Beginning with the first line of the data below, reproduce every line unchanged, ending with the line that holds "of the board.".

# Dataset extract:
= = =
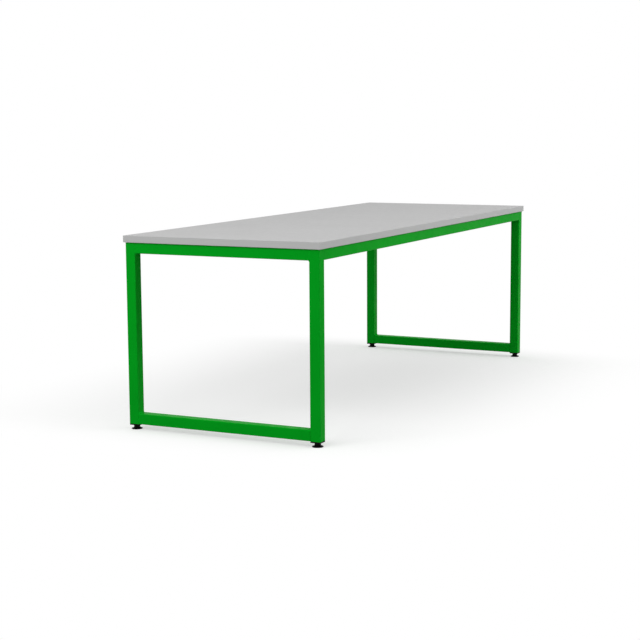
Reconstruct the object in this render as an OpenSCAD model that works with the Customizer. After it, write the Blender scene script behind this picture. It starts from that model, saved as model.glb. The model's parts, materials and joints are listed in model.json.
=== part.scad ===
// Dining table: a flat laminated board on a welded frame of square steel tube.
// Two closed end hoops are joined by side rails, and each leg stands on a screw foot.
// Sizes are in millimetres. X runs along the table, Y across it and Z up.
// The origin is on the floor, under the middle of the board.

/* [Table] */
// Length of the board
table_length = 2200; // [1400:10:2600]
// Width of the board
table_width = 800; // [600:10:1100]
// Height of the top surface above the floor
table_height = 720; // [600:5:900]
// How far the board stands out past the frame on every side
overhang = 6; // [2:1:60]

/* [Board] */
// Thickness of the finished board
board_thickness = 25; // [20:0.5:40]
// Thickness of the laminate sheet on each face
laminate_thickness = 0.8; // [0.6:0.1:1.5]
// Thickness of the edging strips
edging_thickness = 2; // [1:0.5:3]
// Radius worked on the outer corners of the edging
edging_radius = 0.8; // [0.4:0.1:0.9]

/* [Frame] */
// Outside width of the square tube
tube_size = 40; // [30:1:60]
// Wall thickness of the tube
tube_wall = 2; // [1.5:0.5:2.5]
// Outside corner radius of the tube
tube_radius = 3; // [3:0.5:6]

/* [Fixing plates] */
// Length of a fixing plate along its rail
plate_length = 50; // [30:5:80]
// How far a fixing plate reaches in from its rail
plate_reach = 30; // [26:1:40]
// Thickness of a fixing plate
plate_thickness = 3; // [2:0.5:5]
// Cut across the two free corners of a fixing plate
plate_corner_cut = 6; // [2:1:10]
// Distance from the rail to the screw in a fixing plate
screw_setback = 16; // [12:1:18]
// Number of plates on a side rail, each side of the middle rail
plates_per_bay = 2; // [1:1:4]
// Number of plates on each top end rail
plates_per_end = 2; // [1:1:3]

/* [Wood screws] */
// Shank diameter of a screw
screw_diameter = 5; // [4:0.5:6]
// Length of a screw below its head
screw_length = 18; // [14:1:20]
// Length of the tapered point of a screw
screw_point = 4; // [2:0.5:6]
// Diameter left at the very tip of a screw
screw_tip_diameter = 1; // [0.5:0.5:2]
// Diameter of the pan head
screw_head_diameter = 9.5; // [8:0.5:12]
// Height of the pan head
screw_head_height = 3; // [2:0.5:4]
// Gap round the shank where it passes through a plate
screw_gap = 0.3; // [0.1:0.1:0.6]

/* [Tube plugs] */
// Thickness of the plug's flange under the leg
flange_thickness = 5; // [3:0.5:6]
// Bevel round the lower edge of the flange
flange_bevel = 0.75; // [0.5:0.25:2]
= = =
# Full solution:
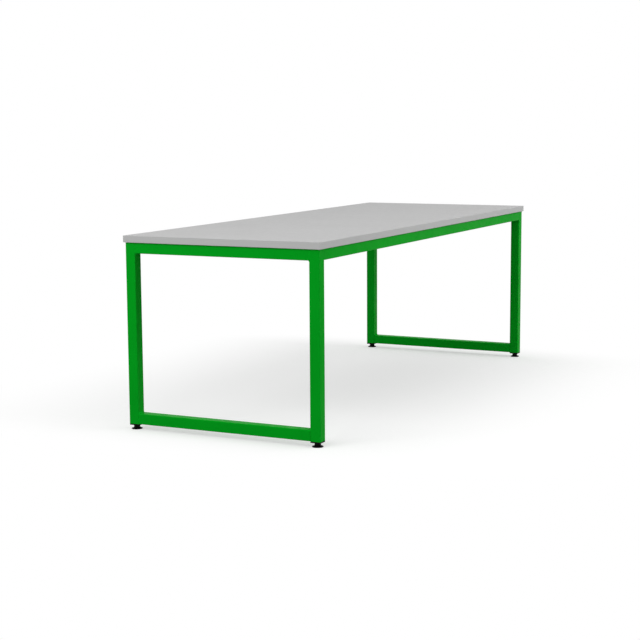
Reconstruct the object in this render as an OpenSCAD model that works with the Customizer. After it, write the Blender scene script behind this picture. It starts from that model, saved as model.glb. The model's parts, materials and joints are listed in model.json.
=== part.scad ===
// Dining table: a flat laminated board on a welded frame of square steel tube.
// Two closed end hoops are joined by side rails, and each leg stands on a screw foot.
// Sizes are in millimetres. X runs along the table, Y across it and Z up.
// The origin is on the floor, under the middle of the board.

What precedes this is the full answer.